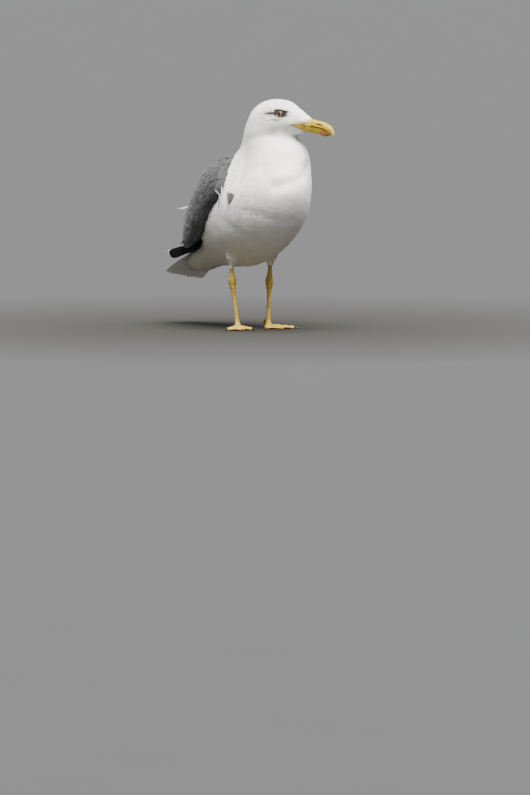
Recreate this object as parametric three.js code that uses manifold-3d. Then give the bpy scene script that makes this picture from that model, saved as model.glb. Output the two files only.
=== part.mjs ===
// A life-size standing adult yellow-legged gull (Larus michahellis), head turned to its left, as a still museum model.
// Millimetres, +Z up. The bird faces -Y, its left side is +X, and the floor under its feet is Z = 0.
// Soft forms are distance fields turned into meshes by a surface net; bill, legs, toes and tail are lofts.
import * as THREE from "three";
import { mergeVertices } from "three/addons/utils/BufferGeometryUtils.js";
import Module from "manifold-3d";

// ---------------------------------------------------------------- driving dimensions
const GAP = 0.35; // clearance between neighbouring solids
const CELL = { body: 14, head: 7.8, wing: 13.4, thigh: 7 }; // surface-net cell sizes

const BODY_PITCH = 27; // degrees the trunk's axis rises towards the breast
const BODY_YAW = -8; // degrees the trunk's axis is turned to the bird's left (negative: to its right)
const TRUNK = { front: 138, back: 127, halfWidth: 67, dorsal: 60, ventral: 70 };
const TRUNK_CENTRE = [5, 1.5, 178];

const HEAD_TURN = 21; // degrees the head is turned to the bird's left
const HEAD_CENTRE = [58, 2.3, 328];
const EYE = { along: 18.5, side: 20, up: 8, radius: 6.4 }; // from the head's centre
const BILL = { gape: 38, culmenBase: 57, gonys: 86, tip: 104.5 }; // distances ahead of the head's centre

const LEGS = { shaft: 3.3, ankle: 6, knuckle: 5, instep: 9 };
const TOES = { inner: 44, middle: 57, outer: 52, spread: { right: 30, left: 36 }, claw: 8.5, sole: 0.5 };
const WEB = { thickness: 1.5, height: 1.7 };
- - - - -
▶ _Task_:
Print out the whole listing exactly as it appears.

▶ _Solution to the problem_:
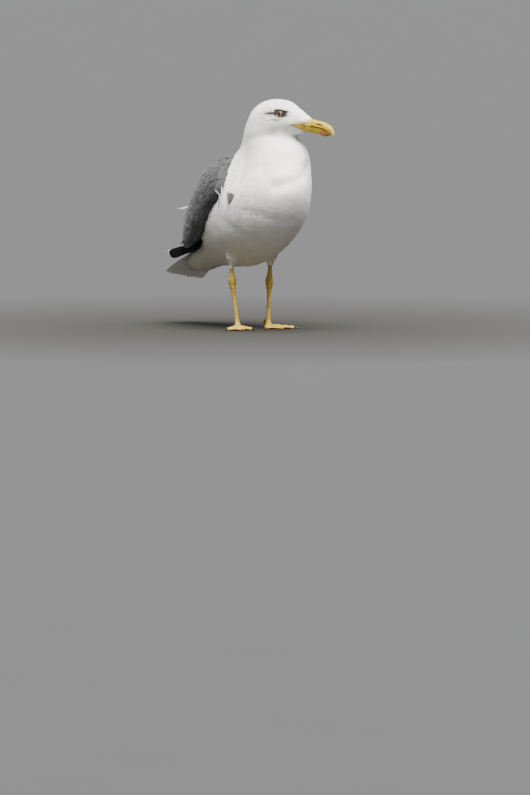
Recreate this object as parametric three.js code that uses manifold-3d. Then give the bpy scene script that makes this picture from that model, saved as model.glb. Output the two files only.
=== part.mjs ===
// A life-size standing adult yellow-legged gull (Larus michahellis), head turned to its left, as a still museum model.
// Millimetres, +Z up. The bird faces -Y, its left side is +X, and the floor under its feet is Z = 0.
// Soft forms are distance fields turned into meshes by a surface net; bill, legs, toes and tail are lofts.
import * as THREE from "three";
import { mergeVertices } from "three/addons/utils/BufferGeometryUtils.js";
import Module from "manifold-3d";

// ---------------------------------------------------------------- driving dimensions
const GAP = 0.35; // clearance between neighbouring solids
const CELL = { body: 14, head: 7.8, wing: 13.4, thigh: 7 }; // surface-net cell sizes

const BODY_PITCH = 27; // degrees the trunk's axis rises towards the breast
const BODY_YAW = -8; // degrees the trunk's axis is turned to the bird's left (negative: to its right)
const TRUNK = { front: 138, back: 127, halfWidth: 67, dorsal: 60, ventral: 70 };
const TRUNK_CENTRE = [5, 1.5, 178];

const HEAD_TURN = 21; // degrees the head is turned to the bird's left
const HEAD_CENTRE = [58, 2.3, 328];
const EYE = { along: 18.5, side: 20, up: 8, radius: 6.4 }; // from the head's centre
const BILL = { gape: 38, culmenBase: 57, gonys: 86, tip: 104.5 }; // distances ahead of the head's centre

const LEGS = { shaft: 3.3, ankle: 6, knuckle: 5, instep: 9 };
const TOES = { inner: 44, middle: 57, outer: 52, spread: { right: 30, left: 36 }, claw: 8.5, sole: 0.5 };
const WEB = { thickness: 1.5, height: 1.7 };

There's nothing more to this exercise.